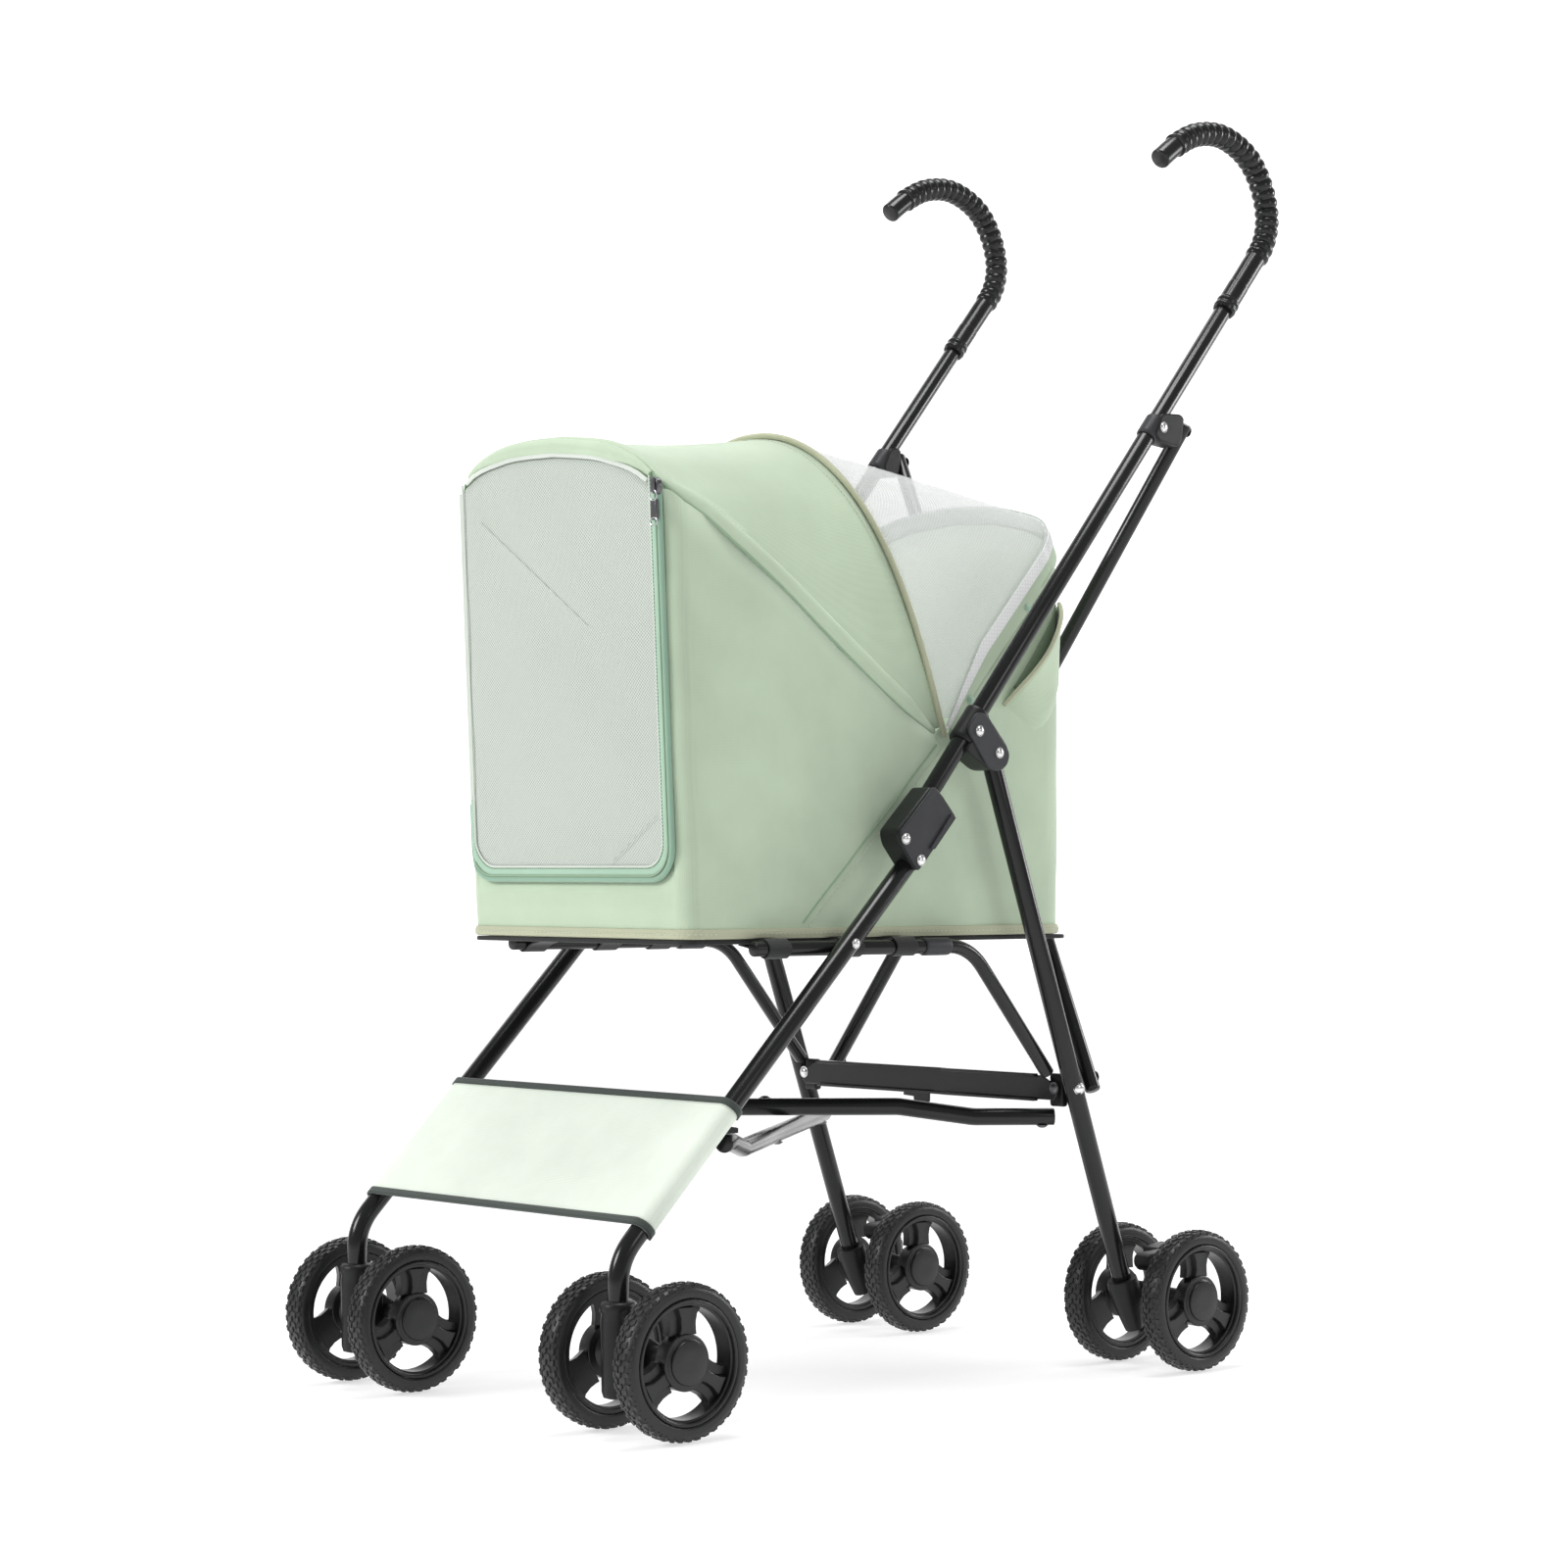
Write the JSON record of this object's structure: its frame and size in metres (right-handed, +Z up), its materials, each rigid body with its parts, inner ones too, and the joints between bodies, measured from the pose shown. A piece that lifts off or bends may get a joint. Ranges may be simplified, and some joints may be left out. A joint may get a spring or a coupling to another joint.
{
  "type": "folding pet stroller",
  "caption": "Folding pet stroller with hooked handles, twin-wheel casters and a fabric cabin with a zipped mesh front door and tilting canopy.",
  "frame": {"origin": "on the floor under the middle of the bounding box", "axes": "+Z up, the cabin door and the casters face -Y, the handles lean back towards +Y, +X is the left-hand side of a pet looking out of the door"},
  "size_m": [0.4352, 0.757, 1.0414],
  "materials": {
    "frame_black": "gloss black enamel on steel tube",
    "bracket_black": "satin black moulded nylon and pressed steel",
    "grip_rubber": "smooth black ribbed grip",
    "wheel_black": "satin black moulded rim",
    "tyre_rubber": "matt black with block tread",
    "axle_steel": "plain steel pin",
    "green_fabric": "pale sage green woven polyester",
    "white_mesh": "white knitted mesh",
    "trim_beige": "beige binding tape over a wire bow",
    "base_fabric": "black canvas",
    "mat_fabric": "soft green padded mat",
    "zip_metal": "gunmetal zip slider"
  },
  "bodies": {
    "right_frame": {"handle_tube_right": "frame_black", "handle_grip_right": "grip_rubber", "upper_bracket_right": "bracket_black", "mid_bracket_right": "bracket_black", "lock_block_right": "bracket_black", "front_leg_right": "frame_black", "rear_leg_right": "frame_black", "rear_housing_right": "bracket_black", "rear_axle_right": "axle_steel", "joint_block_right": "bracket_black", "seat_rail_right": "frame_black", "cabin_tub": "green_fabric", "canopy_hood": "green_fabric", "mesh_top": "white_mesh", "base_sling": "base_fabric", "floor_mat": "mat_fabric", "footrest_sling": "green_fabric"},
    "left_frame": {"handle_tube_left": "frame_black", "handle_grip_left": "grip_rubber", "upper_bracket_left": "bracket_black", "mid_bracket_left": "bracket_black", "lock_block_left": "bracket_black", "front_leg_left": "frame_black", "rear_leg_left": "frame_black", "rear_housing_left": "bracket_black", "rear_axle_left": "axle_steel", "joint_block_left": "bracket_black", "seat_rail_left": "frame_black"},
    "rear_x_bar_right": {"rear_x_bar_right": "frame_black"},
    "lower_x_bar_right": {"lower_x_bar_right": "frame_black"},
    "brace_half_right": {"brace_half_right": "frame_black"},
    "caster_right": {"caster_housing_right": "bracket_black", "front_axle_right": "axle_steel"},
    "wheel_front_right_outer": {"rim_front_right_outer": "wheel_black", "tyre_front_right_outer": "tyre_rubber"},
    "wheel_front_right_inner": {"rim_front_right_inner": "wheel_black", "tyre_front_right_inner": "tyre_rubber"},
    "wheel_rear_right_outer": {"rim_rear_right_outer": "wheel_black", "tyre_rear_right_outer": "tyre_rubber"},
    "wheel_rear_right_inner": {"rim_rear_right_inner": "wheel_black", "tyre_rear_right_inner": "tyre_rubber"},
    "brake_right": {"brake_lever_right": "bracket_black"},
    "rear_x_bar_left": {"rear_x_bar_left": "frame_black"},
    "lower_x_bar_left": {"lower_x_bar_left": "frame_black"},
    "brace_half_left": {"brace_half_left": "frame_black"},
    "caster_left": {"caster_housing_left": "bracket_black", "front_axle_left": "axle_steel"},
    "wheel_front_left_outer": {"rim_front_left_outer": "wheel_black", "tyre_front_left_outer": "tyre_rubber"},
    "wheel_front_left_inner": {"rim_front_left_inner": "wheel_black", "tyre_front_left_inner": "tyre_rubber"},
    "wheel_rear_left_outer": {"rim_rear_left_outer": "wheel_black", "tyre_rear_left_outer": "tyre_rubber"},
    "wheel_rear_left_inner": {"rim_rear_left_inner": "wheel_black", "tyre_rear_left_inner": "tyre_rubber"},
    "brake_left": {"brake_lever_left": "bracket_black"},
    "canopy": {"canopy_bow": "trim_beige"},
    "door": {"front_door": "white_mesh"},
    "zipper": {"zipper_pull": "zip_metal"}
  },
  "joints": [
    {"name": "fold", "type": "slide", "parent": "right_frame", "child": "left_frame", "axis": [1, 0, 0], "range_m": [0, 0.2044], "deforming": ["cabin_tub", "canopy_hood", "mesh_top", "base_sling", "floor_mat", "footrest_sling", "front_door", "canopy_bow", "zipper_pull"]},
    {"name": "rear_x_bar_right_pin", "type": "hinge", "parent": "right_frame", "child": "rear_x_bar_right", "pos_m": [0.1642, 0.2594, 0.7773], "axis": [0.1712, -0.9827, 0.071], "range_deg": [0, 20.26]},
    {"name": "lower_x_bar_right_pin", "type": "hinge", "parent": "right_frame", "child": "lower_x_bar_right", "pos_m": [0.155, -0.2386, 0.2055], "axis": [0, 0, -1], "range_deg": [0, 27.24]},
    {"name": "brace_right_hinge", "type": "hinge", "parent": "right_frame", "child": "brace_half_right", "pos_m": [0.153, 0.1179, 0.2325], "axis": [0, 1, 0], "range_deg": [0, 62.3]},
    {"name": "caster_right_swivel", "type": "hinge", "parent": "right_frame", "child": "caster_right", "pos_m": [0.1642, -0.3451, 0.08], "axis": [0, 0, 1], "continuous": true},
    {"name": "wheel_front_right_outer_spin", "type": "hinge", "parent": "caster_right", "child": "wheel_front_right_outer", "pos_m": [0.2071, -0.3216, 0.0575], "axis": [1, 0, 0], "continuous": true},
    {"name": "wheel_front_right_inner_spin", "type": "hinge", "parent": "caster_right", "child": "wheel_front_right_inner", "pos_m": [0.1213, -0.3216, 0.0575], "axis": [1, 0, 0], "continuous": true},
    {"name": "wheel_rear_right_outer_spin", "type": "hinge", "parent": "right_frame", "child": "wheel_rear_right_outer", "pos_m": [0.2071, 0.2257, 0.0575], "axis": [1, 0, 0], "continuous": true},
    {"name": "wheel_rear_right_inner_spin", "type": "hinge", "parent": "right_frame", "child": "wheel_rear_right_inner", "pos_m": [0.1213, 0.2257, 0.0575], "axis": [1, 0, 0], "continuous": true},
    {"name": "brake_right_tip", "type": "hinge", "parent": "right_frame", "child": "brake_right", "pos_m": [0.1642, 0.2114, 0.088], "axis": [-1, 0, 0], "range_deg": [0, 6]},
    {"name": "rear_x_bar_left_pin", "type": "hinge", "parent": "left_frame", "child": "rear_x_bar_left", "pos_m": [-0.1642, 0.2454, 0.7773], "axis": [0.1712, 0.9827, -0.071], "range_deg": [0, 20.26]},
    {"name": "lower_x_bar_left_pin", "type": "hinge", "parent": "left_frame", "child": "lower_x_bar_left", "pos_m": [-0.155, -0.2386, 0.217], "axis": [0, 0, 1], "range_deg": [0, 27.24]},
    {"name": "brace_left_hinge", "type": "hinge", "parent": "left_frame", "child": "brace_half_left", "pos_m": [-0.153, 0.1204, 0.2325], "axis": [0, -1, 0], "range_deg": [0, 62.3]},
    {"name": "caster_left_swivel", "type": "hinge", "parent": "left_frame", "child": "caster_left", "pos_m": [-0.1642, -0.3451, 0.08], "axis": [0, 0, 1], "continuous": true},
    {"name": "wheel_front_left_outer_spin", "type": "hinge", "parent": "caster_left", "child": "wheel_front_left_outer", "pos_m": [-0.2071, -0.3216, 0.0575], "axis": [1, 0, 0], "continuous": true},
    {"name": "wheel_front_left_inner_spin", "type": "hinge", "parent": "caster_left", "child": "wheel_front_left_inner", "pos_m": [-0.1213, -0.3216, 0.0575], "axis": [1, 0, 0], "continuous": true},
    {"name": "wheel_rear_left_outer_spin", "type": "hinge", "parent": "left_frame", "child": "wheel_rear_left_outer", "pos_m": [-0.2071, 0.2257, 0.0575], "axis": [1, 0, 0], "continuous": true},
    {"name": "wheel_rear_left_inner_spin", "type": "hinge", "parent": "left_frame", "child": "wheel_rear_left_inner", "pos_m": [-0.1213, 0.2257, 0.0575], "axis": [1, 0, 0], "continuous": true},
    {"name": "brake_left_tip", "type": "hinge", "parent": "left_frame", "child": "brake_left", "pos_m": [-0.1642, 0.2114, 0.088], "axis": [-1, 0, 0], "range_deg": [0, 6]},
    {"name": "canopy_tilt", "type": "hinge", "parent": "right_frame", "child": "canopy", "pos_m": [0, 0.0094, 0.515], "axis": [1, 0, 0], "range_deg": [0, 22], "deforming": ["canopy_hood", "mesh_top"]},
    {"name": "door_flap", "type": "hinge", "parent": "right_frame", "child": "door", "pos_m": [0, -0.275, 0.7], "axis": [-1, 0, 0], "range_deg": [0, 105]},
    {"name": "zip_slide", "type": "slide", "parent": "right_frame", "child": "zipper", "axis": [0, 0.0494, -0.9988], "range_m": [0, 0.24]}
  ],
  "couplings": [
    {"joint": "rear_x_bar_right_pin", "follows": "fold", "rad_per_m": 1.7043},
    {"joint": "lower_x_bar_right_pin", "follows": "fold", "rad_per_m": 2.3},
    {"joint": "brace_right_hinge", "follows": "fold", "rad_per_m": 5.2941},
    {"joint": "rear_x_bar_left_pin", "follows": "fold", "rad_per_m": 1.7043},
    {"joint": "lower_x_bar_left_pin", "follows": "fold", "rad_per_m": 2.3},
    {"joint": "brace_left_hinge", "follows": "fold", "rad_per_m": 5.2941}
  ]
}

## THE PROBLEM
From the material above, count the lines that include "bodies" and give only the total.

## ANSWER BELOW
2